Neon Nights was absolutely bonkers in the best possible way. Like I mentioned before, the camera work was excellent, the shots were typically interesting and well-considered (there was maybe a slight over-reliance on the "reflection in a mirror" angle, but then they are very thematically appropriate), the music was spot on and contributed to the overall ominous and surreal tone of the film, and the performances were all top notch. A

Monday, August 16, 2010

Quickie Review: Urban Cowgirls

Urban Cowgirls (1980)

The problem with Urban Cowgirls is that, as a film, it can't really decide what it's about. There are four and a half storylines throughout the film, given about equal weight and all at least somewhat tied to a country western bar. (1) Amanda (Veronica Hart) beds a younger man (Eric Edwards), a valet at the bar; (2) Amanda's sister Kathy (Georgina Spelvin) is trying to reignite a spark in her marriage to Paul (Aaron Stuart); (3) Jocelyn (Lee Carroll) is having an affair with her boss (Joey Silvera); (4) a cocktail waitress, Marianne (Hillary Summers) pines for the affection of Billy (John Leslie), the bar's owner; (and a half) Jocelyn and Amanda have a friends-with-benefits relationship.

The strange thing is, with all those things going on, nothing really happens.
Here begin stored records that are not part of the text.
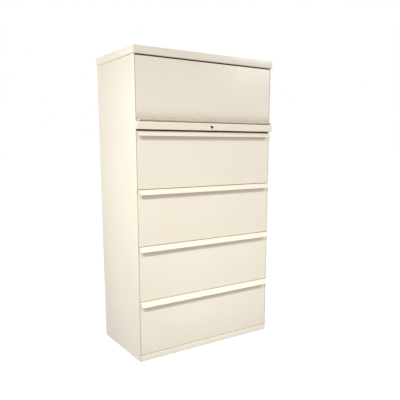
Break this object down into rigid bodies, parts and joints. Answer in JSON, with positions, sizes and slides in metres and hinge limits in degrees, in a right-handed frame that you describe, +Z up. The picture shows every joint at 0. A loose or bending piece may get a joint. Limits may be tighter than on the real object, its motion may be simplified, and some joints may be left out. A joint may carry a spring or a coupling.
{
  "type": "lateral filing cabinet",
  "caption": "Tall steel lateral filing cabinet: a lift-up door that slides away over a lock rail and equal full-width drawers with sloping lip pulls.",
  "frame": {"origin": "on the floor, under the middle of the bounding box", "axes": "+Z up, the fronts face -Y, +X to the right seen from the front"},
  "size_m": [0.9264, 0.516, 1.701],
  "materials": {
    "cream_paint": "satin baked enamel, cream",
    "inner_paint": "satin baked enamel, cream, inside surfaces",
    "zinc_steel": "bright zinc plated steel",
    "lock_chrome": "polished",
    "lock_black": "black",
    "black_glide": "matt black",
    "nylon": "natural nylon"
  },
  "bodies": {
    "case": {"side_left": "cream_paint", "side_right": "cream_paint", "back_panel": "cream_paint", "top_cap": "cream_paint", "top_panel": "inner_paint", "bottom_panel": "inner_paint", "compartment_floor": "inner_paint", "base_rail": "cream_paint", "lock_rail": "cream_paint", "lock_barrel": "lock_chrome", "upright_front_left": "zinc_steel", "upright_front_right": "zinc_steel", "upright_rear_left": "zinc_steel", "upright_rear_right": "zinc_steel", "glide_front_left": "black_glide", "glide_front_right": "black_glide", "glide_rear_left": "black_glide", "glide_rear_right": "black_glide", "door_track_left": "zinc_steel", "door_track_right": "zinc_steel", "drawer_1_slide_fixed_left": "zinc_steel", "drawer_1_slide_fixed_right": "zinc_steel", "drawer_2_slide_fixed_left": "zinc_steel", "drawer_2_slide_fixed_right": "zinc_steel", "drawer_3_slide_fixed_left": "zinc_steel", "drawer_3_slide_fixed_right": "zinc_steel", "drawer_4_slide_fixed_left": "zinc_steel", "drawer_4_slide_fixed_right": "zinc_steel"},
    "lock_core": {"lock_core": "lock_black", "lock_cam": "zinc_steel"},
    "lock_link": {"lock_link": "zinc_steel"},
    "lock_bar": {"lock_bar": "zinc_steel"},
    "door_carriage": {"door_carriage": "zinc_steel", "door_runner_left": "nylon", "door_runner_right": "nylon"},
    "door": {"door_panel": "cream_paint"},
    "drawer_1": {"drawer_1_front": "cream_paint", "drawer_1_tray": "inner_paint", "drawer_1_hang_rail_front": "zinc_steel", "drawer_1_hang_rail_rear": "zinc_steel"},
    "drawer_1_slides": {"drawer_1_slide_middle_left": "zinc_steel", "drawer_1_slide_middle_right": "zinc_steel"},
    "drawer_2": {"drawer_2_front": "cream_paint", "drawer_2_tray": "inner_paint", "drawer_2_hang_rail_front": "zinc_steel", "drawer_2_hang_rail_rear": "zinc_steel"},
    "drawer_2_slides": {"drawer_2_slide_middle_left": "zinc_steel", "drawer_2_slide_middle_right": "zinc_steel"},
    "drawer_3": {"drawer_3_front": "cream_paint", "drawer_3_tray": "inner_paint", "drawer_3_hang_rail_front": "zinc_steel", "drawer_3_hang_rail_rear": "zinc_steel"},
    "drawer_3_slides": {"drawer_3_slide_middle_left": "zinc_steel", "drawer_3_slide_middle_right": "zinc_steel"},
    "drawer_4": {"drawer_4_front": "cream_paint", "drawer_4_tray": "inner_paint", "drawer_4_hang_rail_front": "zinc_steel", "drawer_4_hang_rail_rear": "zinc_steel"},
    "drawer_4_slides": {"drawer_4_slide_middle_left": "zinc_steel", "drawer_4_slide_middle_right": "zinc_steel"}
  },
  "joints": [
    {"name": "lock_turn", "type": "hinge", "parent": "case", "child": "lock_core", "pos_m": [0.009, -0.231, 1.3045], "axis": [0, 1, 0], "range_deg": [0, 90]},
    {"name": "lock_link_slide", "type": "slide", "parent": "case", "child": "lock_link", "axis": [1, 0, 0], "range_m": [0, 0.01414]},
    {"name": "lock_bar_slide", "type": "slide", "parent": "case", "child": "lock_bar", "axis": [0, 0, 1], "range_m": [0, 0.01414]},
    {"name": "door_recede", "type": "slide", "parent": "case", "child": "door_carriage", "axis": [0, 1, 0], "range_m": [0, 0.2801]},
    {"name": "door_lift", "type": "hinge", "parent": "door_carriage", "child": "door", "pos_m": [0, -0.219, 1.64], "axis": [-1, 0, 0], "range_deg": [0, 90]},
    {"name": "drawer_1_open", "type": "slide", "parent": "case", "child": "drawer_1", "axis": [0, -1, 0], "range_m": [0, 0.4]},
    {"name": "drawer_1_middle_slide", "type": "slide", "parent": "case", "child": "drawer_1_slides", "axis": [0, -1, 0], "range_m": [0, 0.2]},
    {"name": "drawer_2_open", "type": "slide", "parent": "case", "child": "drawer_2", "axis": [0, -1, 0], "range_m": [0, 0.4]},
    {"name": "drawer_2_middle_slide", "type": "slide", "parent": "case", "child": "drawer_2_slides", "axis": [0, -1, 0], "range_m": [0, 0.2]},
    {"name": "drawer_3_open", "type": "slide", "parent": "case", "child": "drawer_3", "axis": [0, -1, 0], "range_m": [0, 0.4]},
    {"name": "drawer_3_middle_slide", "type": "slide", "parent": "case", "child": "drawer_3_slides", "axis": [0, -1, 0], "range_m": [0, 0.2]},
    {"name": "drawer_4_open", "type": "slide", "parent": "case", "child": "drawer_4", "axis": [0, -1, 0], "range_m": [0, 0.4]},
    {"name": "drawer_4_middle_slide", "type": "slide", "parent": "case", "child": "drawer_4_slides", "axis": [0, -1, 0], "range_m": [0, 0.2]}
  ],
  "couplings": [
    {"joint": "lock_turn", "follows": "lock_bar_slide", "rad_per_m": 111.09},
    {"joint": "lock_link_slide", "follows": "lock_bar_slide", "ratio": 1},
    {"joint": "door_recede", "follows": "door_lift", "m_per_rad": 0.17825},
    {"joint": "drawer_1_middle_slide", "follows": "drawer_1_open", "ratio": 0.5},
    {"joint": "drawer_2_middle_slide", "follows": "drawer_2_open", "ratio": 0.5},
    {"joint": "drawer_3_middle_slide", "follows": "drawer_3_open", "ratio": 0.5},
    {"joint": "drawer_4_middle_slide", "follows": "drawer_4_open", "ratio": 0.5}
  ]
}
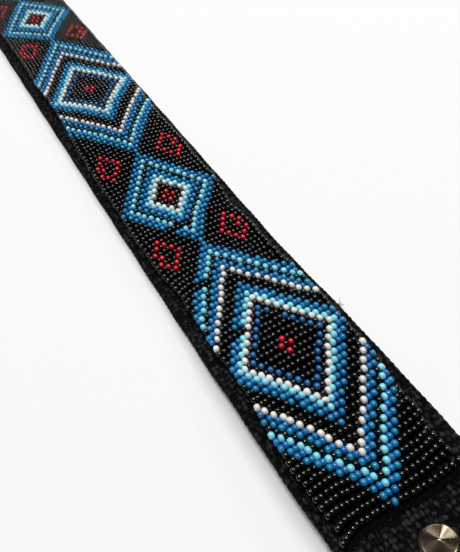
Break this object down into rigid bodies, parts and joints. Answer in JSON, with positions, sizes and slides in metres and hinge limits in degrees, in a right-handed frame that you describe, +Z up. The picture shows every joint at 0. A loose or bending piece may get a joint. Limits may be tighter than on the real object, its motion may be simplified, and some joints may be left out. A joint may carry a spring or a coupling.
{
  "type": "beaded belt",
  "caption": "Black webbing belt with a loom-woven seed bead panel in a diamond pattern, a cone stud and a plain frame buckle, lying flat.",
  "frame": {"origin": "centre of the belt's length and width, on the surface that it lies on", "axes": "+X along the belt from the buckle to the tip, +Y across the belt, +Z up from the surface"},
  "size_m": [1.0822, 0.052, 0.0122],
  "materials": {
    "webbing": "coarse woven black webbing",
    "glass_beads": "opaque glossy seed beads",
    "antique_brass": "dark antique, polished",
    "buckle_metal": "dark antique, satin"
  },
  "bodies": {
    "root": {"strap": "webbing", "bead_panel": "glass_beads", "cone_stud": "antique_brass", "buckle": "buckle_metal"}
  },
  "joints": []
}
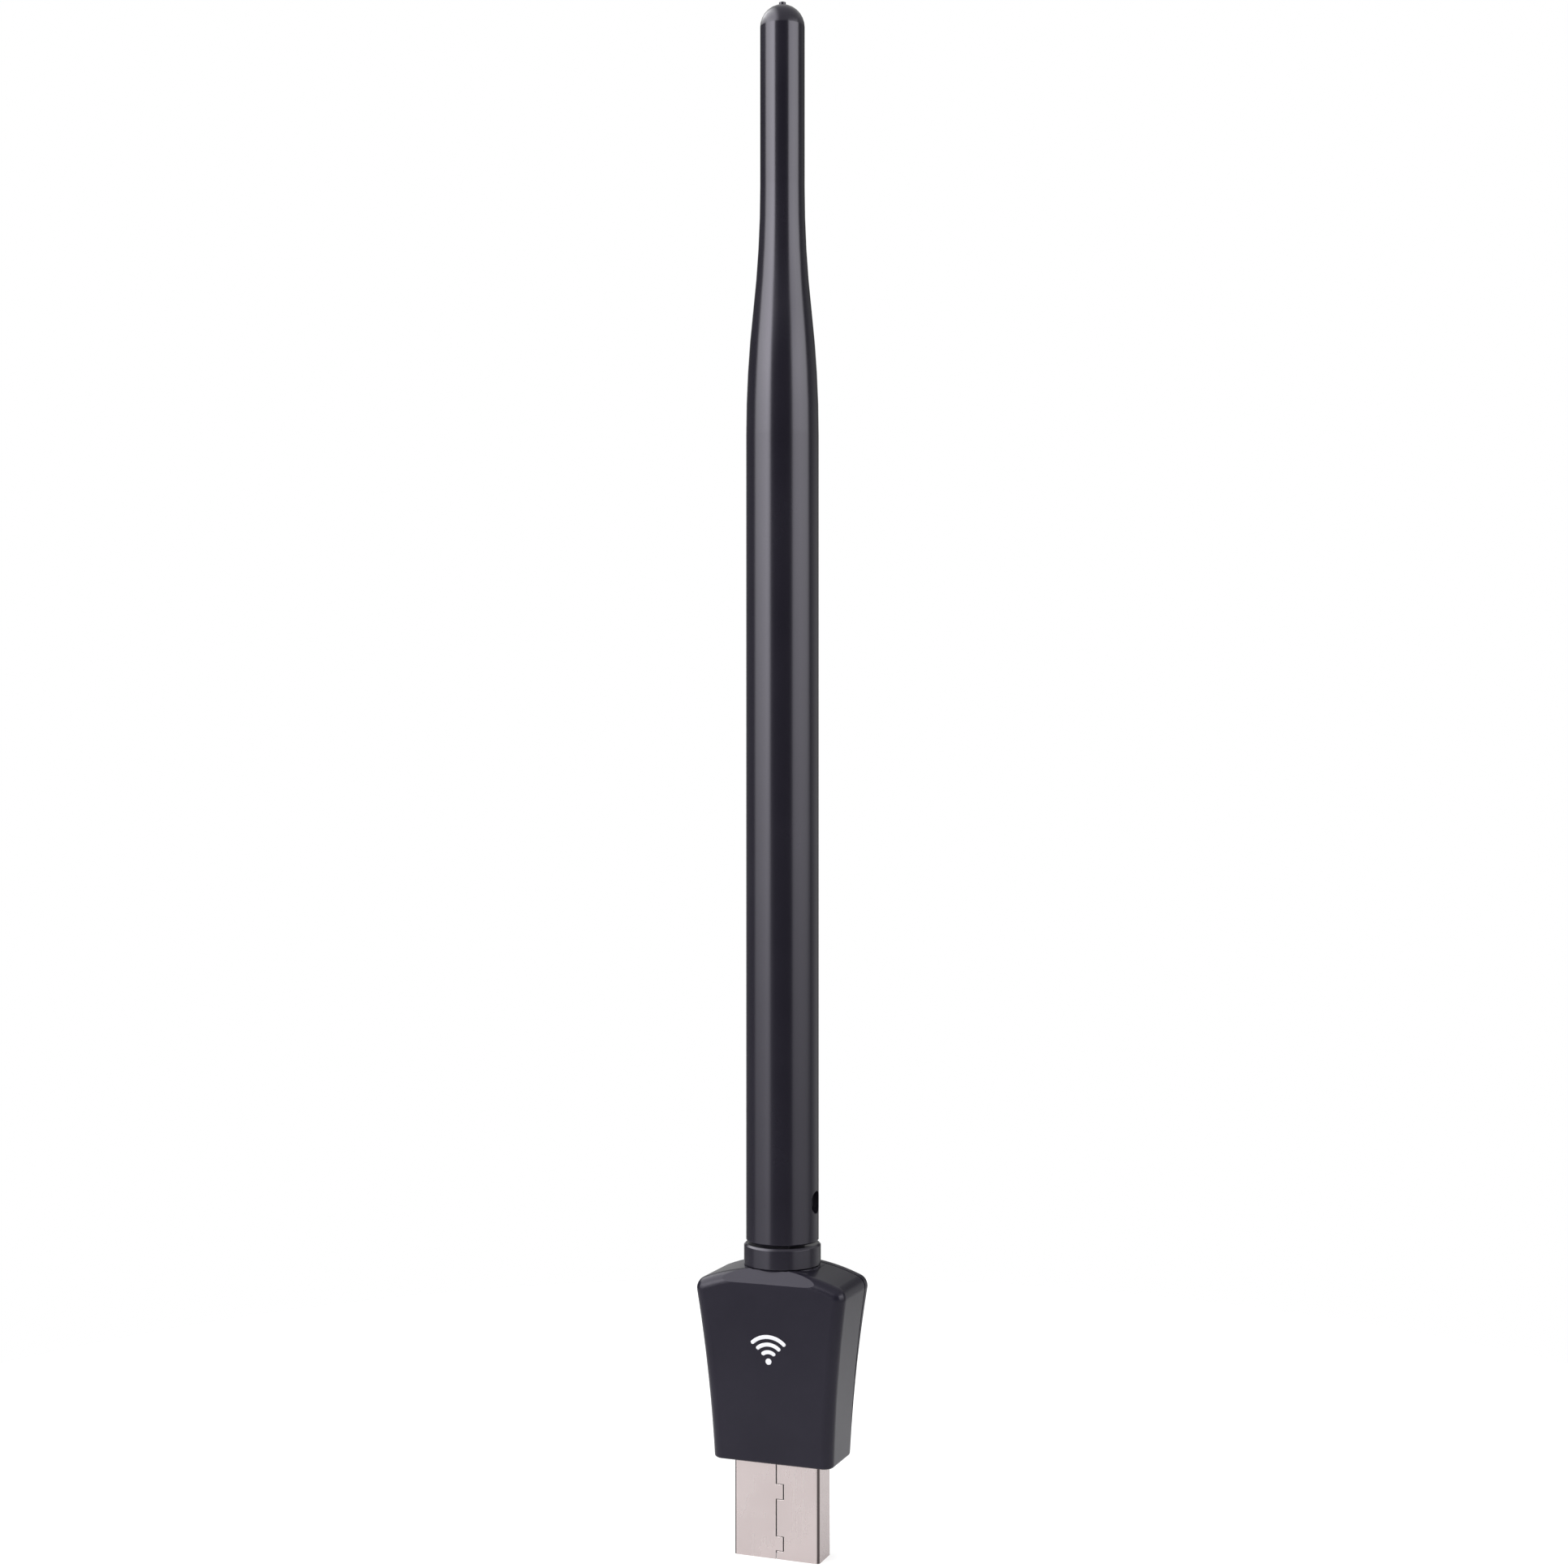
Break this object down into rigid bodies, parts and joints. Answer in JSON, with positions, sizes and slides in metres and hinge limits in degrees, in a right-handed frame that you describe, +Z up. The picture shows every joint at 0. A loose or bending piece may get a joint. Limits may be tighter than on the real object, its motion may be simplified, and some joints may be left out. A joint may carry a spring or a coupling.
{
  "type": "usb wifi adapter with folding antenna",
  "caption": "USB wifi adapter on a rectangular plug, with a flared casing and a long antenna that swivels and folds back.",
  "frame": {"origin": "centre of the plug's open end", "axes": "+Z up the antenna, -Y the front face with the folded seam, +X the right-hand side seen from the front"},
  "size_m": [0.0208, 0.0112, 0.2056],
  "materials": {
    "casing_plastic": "satin moulded black",
    "antenna_plastic": "satin moulded black",
    "plug_metal": "nickel plated sheet",
    "contact_gold": "gold plated",
    "tongue_plastic": "matte moulded",
    "board": "solder mask on glass fibre",
    "chip_body": "moulded epoxy",
    "component_metal": "tinned",
    "component_ceramic": "fired ceramic",
    "pin_steel": "drawn pin",
    "cable_jacket": "smooth extruded jacket",
    "brass": "drawn brass",
    "copper_wire": "enamelled wire",
    "spacer_plastic": "natural moulded plastic"
  },
  "bodies": {
    "casing": {"front_cover": "casing_plastic", "rear_cover": "casing_plastic", "usb_shell": "plug_metal", "usb_insulator": "tongue_plastic", "usb_contact_1": "contact_gold", "usb_contact_2": "contact_gold", "usb_contact_3": "contact_gold", "usb_contact_4": "contact_gold", "circuit_board": "board", "wifi_chip": "chip_body", "rf_amplifier": "chip_body", "antenna_filter": "component_ceramic", "crystal": "component_metal", "voltage_regulator": "chip_body", "power_inductor": "chip_body", "chip_capacitors": "component_ceramic", "chip_resistors": "chip_body", "cable_clamp": "component_metal", "cable_in_casing": "cable_jacket"},
    "swivel": {"swivel_base": "antenna_plastic", "cable_through_hinge": "cable_jacket"},
    "antenna": {"antenna_sleeve": "antenna_plastic", "hinge_pin_left": "pin_steel", "hinge_pin_right": "pin_steel", "cable_in_antenna": "cable_jacket", "cable_ferrule": "brass", "radiator_sleeve": "brass", "radiator_rod": "copper_wire", "radiator_coil": "copper_wire", "radiator_tip_wire": "copper_wire", "radiator_spacer": "spacer_plastic"}
  },
  "joints": [
    {"name": "antenna_swivel", "type": "hinge", "parent": "casing", "child": "swivel", "pos_m": [0, 0, 0.0413], "axis": [0, 0, 1], "range_deg": [-160, 160]},
    {"name": "antenna_fold", "type": "hinge", "parent": "swivel", "child": "antenna", "pos_m": [0, 0, 0.0469], "axis": [-1, 0, 0], "range_deg": [0, 90], "deforming": ["cable_through_hinge"]}
  ]
}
There's no drama. At all. I didn't find myself really caring what happened to any of the characters. Kathy seemed all right, but if she and Paul didn't get out of their rut, so what? And it would be okay if Marianne and Billy got together, but again, if not, say lah vee....

I hate to do this again, because I really like the cast (well, Lee Carroll is a little terrifying...), but Urban Cowgirls was a strictly average movie. C-

Sunday, August 8, 2010

Pornonomy Reviews: Triple Xposure

Triple Xposure (1986)

Directed by:
Johnathan Burroughs

Carol Titian
Honey Wilder
Mai Lin
Nikki Charm
Sharon Mitchell
Summer Rose
Billy Dee
Buck Adams
Joey Silvera
Kevin James
Paul Thomas
Scott Irish

One thing I can say for Triple Xposure: it starts with a bang. The opening credits are pretty great - the credits are projected onto oiled up, gyrating women - and then the opening shot of the film is a slow pan from Honey Wilder's feet, up her body, revealing that she's going down on Sharon Mitchell.

It's revealed that Honey Wilder's having trouble making ends meet, so Mitchell suggests throwing a party at which Wilder can sell a bunch of vintage dresses...which I guess she has for some reason. Mitchell and her husband (Paul Thomas) will arrange the party and invite a bunch of their rich friends.

Before the party, Mitchell lays out a plan with so many twists it would make a soap opera writer blush. The ultimate goal of the plan was to switch out a piece of forged artwork for an erotic drawing that Wilder had, unaware of its actually value. Why, exactly, Mitchell needed to go through all the trouble of throwing the party when she probably could have just switched it out at any time isn't really explained. Of course, it's really just an excuse for all the sex scenes. In fact, it's kind of funny because after everybody starts pairing off to get to it, there isn't actually anybody left mingling. None of the scenes are particularly noteworthy, but the film's edited to switch from one to another, so they don't get too tedious, either.

Still, after all's said and done, it was pretty pointless to introduce the scheming plot in the first place, because the film, from about 24 minutes in until about the last 10 minutes (so, almost an hour), is just people fucking, with seemingly nothing to do with advancing the plot. Then, there's a bit at the very end that has Joey Silvera examining Mai Lin's forgery, which falls short of ideal, so then Sharon Mitchell and Silvera need to "punish" Lin by blindfolding and double teaming her.

And then the movie's over.

It's too bad, really, because the cast was solid, the film looked really good, and the plot, at the beginning seemed promising, but it just never delivered on that promise. Overall, it was a pretty average movie, so I guess by definition, it deserves a C.